* **Task**:
From the line containing "What three.js and" through the last line of the entries below, repeat each line word for word and leave out the rest.
begin Given data
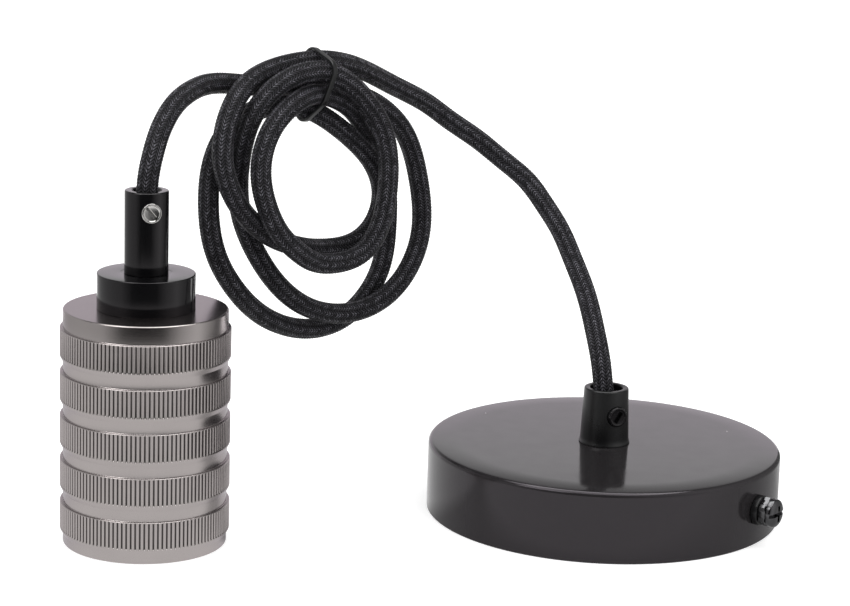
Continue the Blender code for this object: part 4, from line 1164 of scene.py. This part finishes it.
    def socket(self) -> None:
        """Porcelain body, with the two holes for the strap's screws."""
        (low, high), wide, bore = self.socket_span, self.socket_radius, self.socket_bore
        outline = eased((
            (bore, low, 0.8 * MM), (wide, low, 1.2 * MM), (wide, high, 1.2 * MM),
            (0.0, high, 0.0), (0.0, self.socket_floor, 0.0), (bore, self.socket_floor, 0.3 * MM)), 5)
        made = turned_piece("socket_body_glazed", outline, 96, self.axis)
        drills = [rod(f"drill_{name}", self.drill_radius, *self.drill_span, 24,
                      origin=(reach, 0.0, 0.0))
                  for name, reach in (("right", self.drill_reach), ("left", -self.drill_reach))]
        carve(made, drills, np.eye(3), self.axis)
        adopt(made, self.finishes.porcelain, "porcelain", "socket_body")

    def screw_shell(self) -> None:
        """Screw shell, whose wall follows a cosine wave of the lamp thread's pitch."""
        top, under, pitch = self.lamp_top, self.lamp_under, self.lamp_pitch
        height = np.linspace(under - 0.6 * MM, under - self.lamp_turns * pitch + 0.2 * MM, 80)
        phase = (under - pitch / 2 - height) / pitch * math.tau
        wave = self.lamp_radius - self.lamp_wave * np.cos(phase)
        inside = np.stack((wave, height), axis=1)
        outside = (inside + (self.lamp_wall, 0.0))[::-1]
        outline = np.vstack(((self.lamp_hole, top), (self.lamp_hole, under), (12.9 * MM, under),
                             inside, outside, (13.5 * MM, top)))
        made = turned_piece("screw_shell_rolled", outline, 96, self.axis)
        adopt(made, self.finishes.brass, "brass", "screw_shell")

    def carried_over(self) -> None:
        """Dress the frame's own pieces inside the holder."""
        dress(self.finishes.zinc, "socket_strap", "strap_screw_right", "strap_screw_left",
              "live_terminal_screw", "neutral_terminal_screw")
        dress(self.finishes.brass, "centre_contact", "centre_rivet", "shell_rivet_front",
              "shell_rivet_back", "live_terminal", "neutral_terminal")
        dress(self.finishes.live, "holder_live_core")
        dress(self.finishes.neutral, "holder_neutral_core")
        dress(self.finishes.earth, "holder_earth_core")


class Side(Enum):
    """The canopy's two side screws, with their turn from the screws' direction."""

    RIGHT = ("right", 0.0)
    LEFT = ("left", math.pi)


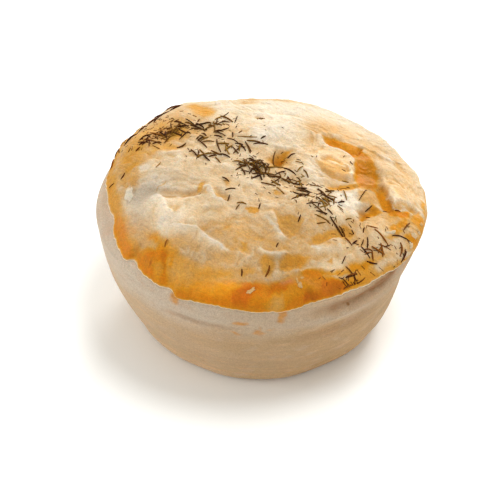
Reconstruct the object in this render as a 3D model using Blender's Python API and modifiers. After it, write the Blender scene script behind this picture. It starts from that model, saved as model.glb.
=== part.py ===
"""A deep, round meat pie: a pale pastry case under a domed, flaky pastry lid sprinkled with dried herb.

The pie stands on its flat base, with its middle on the Z axis. Lengths below are in millimetres, angles
in degrees from +X, and the finished meshes are in metres. The front of the pie is towards -Y.
"""

import math
import random

import bmesh
import bpy
import numpy as np
from mathutils import Vector, noise

MM = 0.001

# The pastry case, solid with its filling up to the rim.
RIM_RADIUS = 52.5
BASE_RADIUS = 37.9
CASE_HEIGHT = 43.3
WALL_BELLY = 1.81  # above 1 the wall swells outwards between base and rim
RIM_ROUND = 2.5
BASE_ROUND = 5.0
BASE_SLIP = -0.69  # how far the base sits off the rim's middle, along X
CASE_STEPS = 72
UPPER_WALL_ROWS = 6
LOWER_WALL_ROWS = 6
BAND_FOOT = 31.0  # the folded band below the rim ends about here, and its rows are finer

# Low relief on the wall: (angle, half spread in degrees, height, half height, how far it stands out).
WALL_RELIEF = (
    (-104, 24, 38.5, 2.6, 0.35),  # the folded band at the front left
    (-108, 16, 34.7, 0.9, -0.40),  # the crease below it
    (-54, 17, 38.6, 1.5, -1.10),  # the groove under the lid at the front right
    (-57, 19, 34.6, 1.6, 0.60),  # the bead below that groove
    (-56, 18, 30.6, 1.5, -0.35),
    (-8, 30, 26.5, 9.0, -2.30),  # the wall is pulled in at the right
    (-37, 12, 11.0, 8.0, 0.95),
    (-127, 15, 3.0, 9.0, -0.85),
    (-58, 12, 3.0, 9.0, -0.75),
    (70, 40, 30.0, 8.0, -0.80),
    (150, 30, 24.0, 7.0, 0.60),
)
WALL_UNEVEN = 0.35
WALL_UNEVEN_SCALE = 17.0

# The pie is a little out of round: (angle, half spread in degrees, how far its outline moves out).
OUT_OF_ROUND = (
    (25, 17, -1.5),
    (50, 10, -0.6),
    (-6, 10, 0.4),
    (170, 14, -0.3),
)
MIDDLE = (0.46, -0.07)  # the middle of the pie's outline, seen from the middle of its rim

# The pastry lid. Reach is measured from the middle, along the case's top and over its rounded rim.
GAP = 0.3
LID_EDGE = 0.8
LID_CROWN = 10.2
LID_SHOULDER = 4.0  # higher keeps the top flatter and its shoulder rounder
LEAST_LIFT = 0.55
LID_GRID = 96
LID_TRIANGLES = 4200

# How the lid falls to its edge, round the rim: (angle, fall). Below 1 it bulges, above 1 it slopes off.
LID_FALL = (
    (-150, 0.85),
    (-90, 0.95),
    (-40, 1.0),
    (0, 1.25),
    (42, 1.65),
    (85, 1.2),
    (125, 0.8),
    (147, 0.92),
    (170, 0.85),
)

# Where the lid's edge reaches to, round the rim: (angle, reach).
EDGE_REACH = (
    (-178, 48.9),
    (-167, 47.7),
    (-155, 50.1),
    (-144, 51.5),
    (-141, 49.7),
    (-137, 51.1),
    (-129, 52.0),
    (-122, 51.6),
    (-119, 53.3),
    (-110, 52.5),
    (-86, 53.3),
    (-66, 51.8),
    (-48, 52.1),
    (-27, 53.8),
    (-7, 52.9),
    (20, 53.4),
    (48, 52.6),
    (75, 53.4),
    (100, 52.8),
    (128, 53.6),
    (150, 52.9),
    (167, 51.2),
)
EDGE_RAGGED = 0.35
EDGE_RAGS = 11.0

# Broad swells and dents: (x, y, half length, half width, heading, height).
SWELLS = (
    (-27, 29, 18, 14, 45, 2.2),
    (28, 30, 17, 12, 135, -0.8),
    (-33, -2, 15, 9, 100, 0.7),
    (-22, -23, 13, 8, -35, 0.8),
    (-2, -12, 12, 7, 10, 0.7),
    (12, 20, 13, 9, 20, 0.8),
    (20, -18, 9, 6, -30, 0.9),
    (43, 2, 13, 5, 95, 1.3),
    (-31, -37.6, 4.8, 4.4, 0, 1.0),  # a round blister
    (6.3, 6.0, 3.8, 2.8, 75, -3.4),  # a steam dimple
    (8.8, -27.6, 4.6, 3.8, -20, -1.0),
    (25.3, -26.6, 3.6, 1.9, -10, -0.8),
    (20.5, -34.5, 6.0, 2.4, 5, 0.8),
    (33, -19, 3.2, 2.4, 20, -1.4),
    (8.5, -41, 4.8, 2.6, 6, -1.2),
    (2, -41.8, 2.4, 1.6, 90, -0.8),
    (-5.5, -36.6, 2.0, 1.4, 0, -0.6),
    (-15, -39, 6.0, 2.0, -14, -0.8),
    (29.5, -38.6, 3.8, 1.8, 35, -0.6),
    (-38, -7.5, 2.8, 2.6, 0, -0.5),
    (-29, -11.6, 3.0, 1.8, -20, -0.9),
    (-20.5, -12.4, 3.6, 1.5, 0, -0.9),
    (-12, -14.8, 2.8, 2.0, -50, -0.9),
    (-20, 34, 6.5, 4.0, 90, -1.2),
    (-0.5, 29.5, 1.6, 1.2, 0, -0.9),
    (-8, 41, 9.0, 2.6, 3, -0.8),
    (33, 1, 7.5, 3.0, 88, -1.4),  # the sunken patch beside the flaky tongues
    (37.8, -11.4, 6.0, 2.2, 108, -1.6),
    (26.5, 15.6, 6.0, 2.6, -38, -0.9),
    (25.5, -7.6, 4.8, 1.3, -4, -1.0),
)

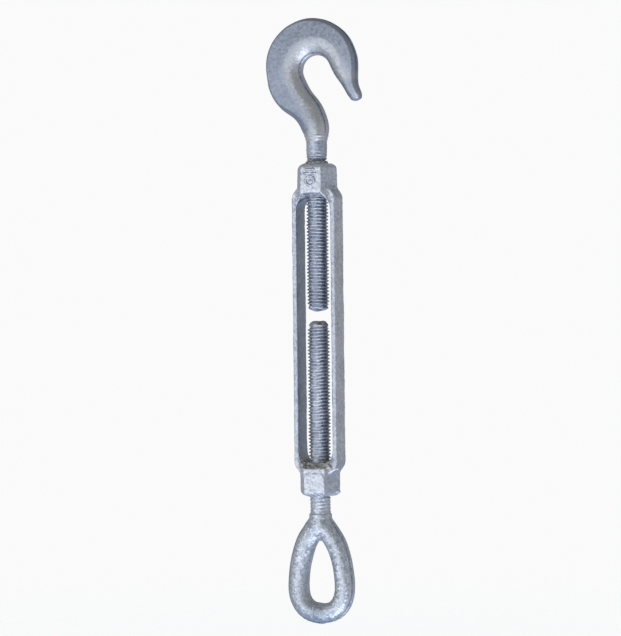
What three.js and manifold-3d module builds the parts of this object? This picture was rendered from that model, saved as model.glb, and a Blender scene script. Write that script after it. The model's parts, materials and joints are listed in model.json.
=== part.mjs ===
// A hook-and-eye rigging turnbuckle, 1/2 in thread by 6 in take-up, drop forged and hot-dip galvanised.
//
// Three forgings make it: an open buckle with a threaded nut at each end, a hook whose shank screws into
// the upper nut by a left-hand thread, and an eye whose shank screws into the lower nut by a right-hand
// thread. The plain, round tip of each shank is a mesh of its own, so that the sliding half and the
// turning half of the screw's motion each have a piece to act on.
//
// Millimetres. +Z runs along the thread axis towards the hook, X lies in the plane of the rails, the hook
// and the eye, and -Y is the front. Heights in the code are measured from the middle of the slot.

import * as THREE from 'three';
import { mergeVertices } from 'three/addons/utils/BufferGeometryUtils.js';
import Module from 'manifold-3d';

const wasm = await Module();
wasm.setup();

// ---- Driving dimensions ----

const inch = 25.4;

// Unified coarse thread, 13 to the inch, drawn as a plain V between its crest and its root.
const threadRadius = inch / 4;
const threadPitch = inch / 13;
const threadDepth = 1.2;
const threadSides = 16;
const threadClearance = 0.3;

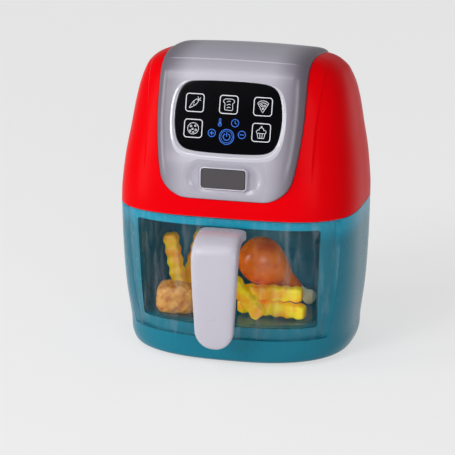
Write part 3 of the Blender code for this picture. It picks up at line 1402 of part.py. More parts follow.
end Given data
* **Answer to the task**:
What three.js and manifold-3d module builds the parts of this object? This picture was rendered from that model, saved as model.glb, and a Blender scene script. Write that script after it. The model's parts, materials and joints are listed in model.json.
=== part.mjs ===
// A hook-and-eye rigging turnbuckle, 1/2 in thread by 6 in take-up, drop forged and hot-dip galvanised.
//
// Three forgings make it: an open buckle with a threaded nut at each end, a hook whose shank screws into
// the upper nut by a left-hand thread, and an eye whose shank screws into the lower nut by a right-hand
// thread. The plain, round tip of each shank is a mesh of its own, so that the sliding half and the
// turning half of the screw's motion each have a piece to act on.
//
// Millimetres. +Z runs along the thread axis towards the hook, X lies in the plane of the rails, the hook
// and the eye, and -Y is the front. Heights in the code are measured from the middle of the slot.

import * as THREE from 'three';
import { mergeVertices } from 'three/addons/utils/BufferGeometryUtils.js';
import Module from 'manifold-3d';

const wasm = await Module();
wasm.setup();

// ---- Driving dimensions ----

const inch = 25.4;

// Unified coarse thread, 13 to the inch, drawn as a plain V between its crest and its root.
const threadRadius = inch / 4;
const threadPitch = inch / 13;
const threadDepth = 1.2;
const threadSides = 16;
const threadClearance = 0.3;

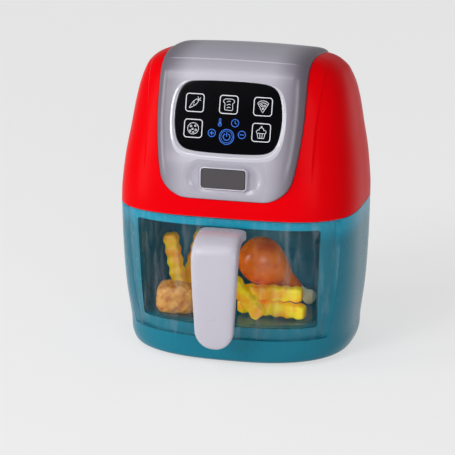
Write part 3 of the Blender code for this picture. It picks up at line 1402 of part.py. More parts follow.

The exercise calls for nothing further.